— begin RECORDS —

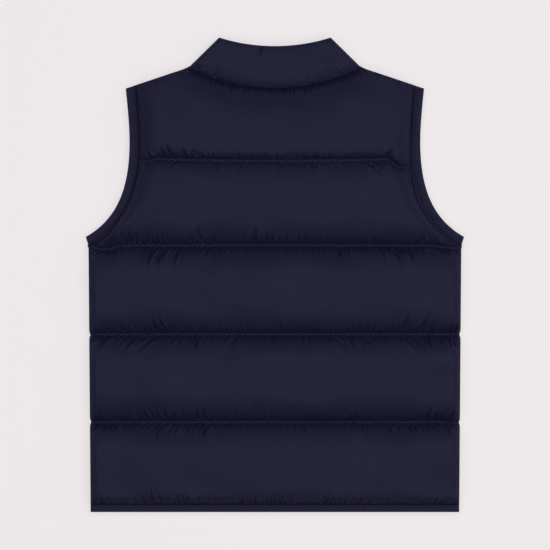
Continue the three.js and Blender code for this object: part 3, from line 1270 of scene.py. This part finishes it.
    def outside(self, lie: Lie) -> Array:
        """Heights of the outside over the plain inside.

        Args:
            lie: The panel's points.

        Returns:
            The heights.
        """
        at_armhole = np.clip((lie.y - self.cut.side_top[1]) / self.armhole_rise, 0, 1)
        below, above, beside = self._past_strips(lie, at_armhole)
        full, room = self._filling(lie, at_armhole, below, above, beside)
        soft = Lumps(self.seed + 1, 34, 95).height(lie.x, lie.y)
        crinkle = Lumps(self.seed + 2, 4.5, 12, 30).height(lie.x, lie.y)
        near = np.exp(-np.minimum(below, above) / self.crinkle_reach)
        uneven = self.softness * soft * room + self.crinkling * crinkle * near * room**0.5
        edge = np.clip(beside / self.side_fade, 0, 1)
        raised = self.loft * full + edge * uneven
        # Beside the collar, the bindings and the hem band the seam lies deeper
        from_edge = np.minimum(beside, np.where(lie.chamber[:, None] == 0, below, np.inf))
        from_edge = np.minimum(from_edge, np.where(lie.at_neck > 0, above, np.inf))
        climb = np.sqrt(np.clip(from_edge / self.edge_climb, 0, 1))
        seam = mixed(self.edge_seam, self.cut.seam_thick, climb)
        moved = self._dents(lie, room * self.loft + raised - self.loft * full)
        return seam + raised - moved * edge

    def seam_path(self, number: int) -> Array:
        """Where the stitches of a quilt line run.

        Args:
            number: The line.

        Returns:
            Points along it.
        """
        cut = self.cut
        line = cut.lines[number]
        half = cut.half_width(np.array([line.y + line.rise]), np.array([number]))
        side = half[0] - self.stitch_gap
        x = np.linspace(max(self.low + 1, -side), min(self.high - 1, side), self.stitch_points)
        y = self._line_y(np.array([number]), x[None, :], half)[0]
        off_seam, lift = self.thread_lift
        high = np.full_like(x, cut.seam_thick + lift)
        if number == len(cut.lines) - 1:
            beside = np.minimum(half[0] - np.abs(x), np.minimum(x - self.low, self.high - x))
            high += self.loft * self.yoke_fill * fullness(beside - cut.tuck, self.armhole_reach)
        return np.column_stack([x, y + off_seam, cut.middle + self.layer.value * high])

    def build(self, finish: Material) -> Body:
        """Makes the panel.

        Args:
            finish: Its material.

        Returns:
            The object.
        """
        lie = self.lie()
        facing = self.layer.value
        inside_z = self.cut.middle + facing * CORE
        z = inside_z + facing * self.outside(lie)
        if self.layer is Layer.FRONT:
            # The fronts lie on the ground, which flattens what would be under it
            z = (z + np.sqrt(z**2 + self.floor_softness**2)) / 2
        outer = np.stack([lie.x, lie.y, z], axis=-1)
        inner = np.stack([lie.x, lie.y, np.full_like(z, inside_z)], axis=-1)
        skin = walled(outer, inner, self.inside_step)
        made = skin.piece(self.name + "_quilted", finish, "shell_cloth")
        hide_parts(self.name)
        return made


# Strips


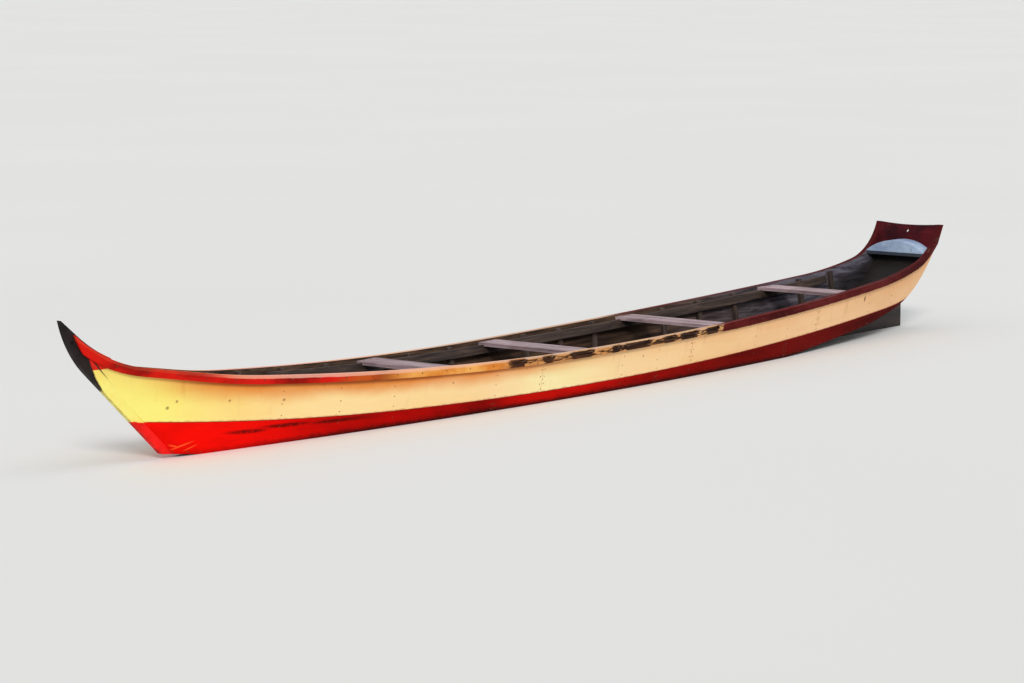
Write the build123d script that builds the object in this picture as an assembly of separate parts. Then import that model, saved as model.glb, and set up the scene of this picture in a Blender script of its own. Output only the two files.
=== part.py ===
from build123d import *
import math
import os

# Wooden river canoe: a long plank-built boat with a flat rockered bottom, a raked stem and a high stern.
# Millimetres. +X points to the bow, +Y to port and +Z up. The origin is the middle of the boat's box, on
# the floor that it stands on. A station is a distance aft of the stem's foot, and so lies at x = -station
# until the finished boat is moved over its origin. A rise is a height above the water that it floats in.

# Hull sides: each is a cone about an upright axis, one forward of the widest station and one aft of it.
# The half breadths are at the water, at the widest station and at the feet of the stem and the transom.
DRAUGHT = 110.0
HALF_BREADTH = 432.0
BOW_HALF_BREADTH = 22.0
STERN_HALF_BREADTH = 168.0
FLARE = 0.174
WIDEST_STATION = 4800.0

# Planks, the clearance between neighbouring pieces, and the gap where two lengths butt
PLANK = 22.0
BOTTOM_PLANK = 25.0
FIT = 0.4
JOINT_GAP = 1.0

# Long curves run both ways from one level station, as stretches of even bend: (length, turn in degrees)
LEVEL_STATION = 3600.0
SHEER_RISE = 317.0
SHEER_FORE = ((2850, 4.8), (480, 4.6), (480, 0), (568, 28.8), (400, 0))
SHEER_AFT = ((4225, 3.6), (640, 8), (530, 49.5), (400, 0))
SEAM_RISE = 60.0
SEAM_FORE = ((1700, 1.7), (2140, 4.8), (800, 0))
SEAM_AFT = ((4450, 3.8), (440, 9.2), (800, 0))
ROCKER_FORE = ((1000, 0), (880, 0.87), (1724, 5.85), (900, 0))
ROCKER_AFT = ((1400, 0), (1000, 5.37), (1560, 0), (700, 9), (640, 40.2), (500, 0))

# Stem: its front edge runs up from the foot as stretches of even bend
STEM_FOOT_STATION = 70.0
STEM_FOOT_RISE = -54.0
STEM_RAKE = 42.0
STEM_FRONT = ((940, 0), (400, 33), (600, 0))
STEM_WIDTH = 36.0
STEM_DEPTH = 190.0
STEM_FACE = 60.0
STEM_HEAD = 14.0
PAINTER_HOLE = 20.0
PAINTER_HOLE_INSET = 32.0
PAINTER_HOLE_HEIGHT = 0.6  # share of the way up the bend in the stem's head

# Transom
TRANSOM_FOOT_STATION = 8774.0
TRANSOM_FOOT_RISE = 557.0
TRANSOM_RAKE = 18.0
TRANSOM_THICKNESS = 26.0
TRANSOM_DIP = 14.0
MOORING_HOLE = 26.0
MOORING_HOLE_DROP = 45.0

# Strakes are butted from shorter planks on the middle lines of these frames, counted from the bow
UPPER_STRAKE_BUTTS = (5, 8, 11)
LOWER_STRAKE_BUTTS = (4, 7, 10)
CENTRE_BOTTOM_BUTTS = (3, 8, 11)
SIDE_BOTTOM_BUTTS = (3, 6, 9, 12)

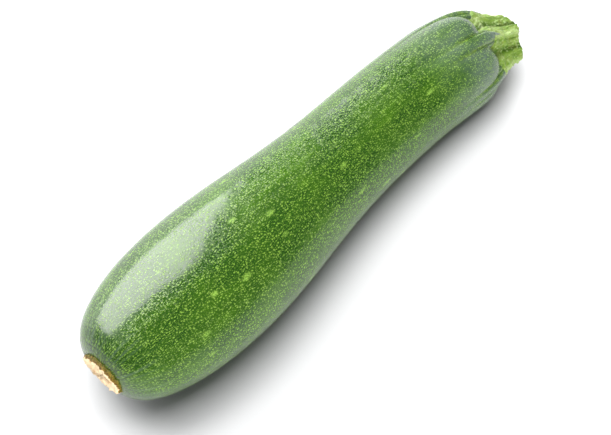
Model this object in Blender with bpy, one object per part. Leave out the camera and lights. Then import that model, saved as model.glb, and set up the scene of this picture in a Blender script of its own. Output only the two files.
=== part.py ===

— end RECORDS —

§ WORK TO DO: Reproduce verbatim only this range: the first line of the material through the line that contains "lie: The panel's points.", inclusive.

§ CORRECT OUTPUT:
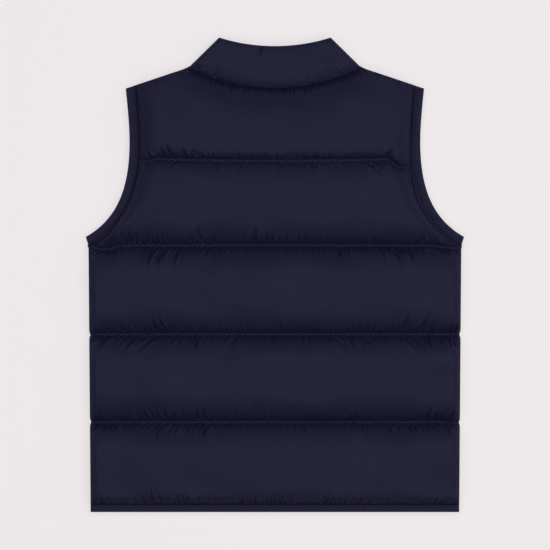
Continue the three.js and Blender code for this object: part 3, from line 1270 of scene.py. This part finishes it.
    def outside(self, lie: Lie) -> Array:
        """Heights of the outside over the plain inside.

        Args:
            lie: The panel's points.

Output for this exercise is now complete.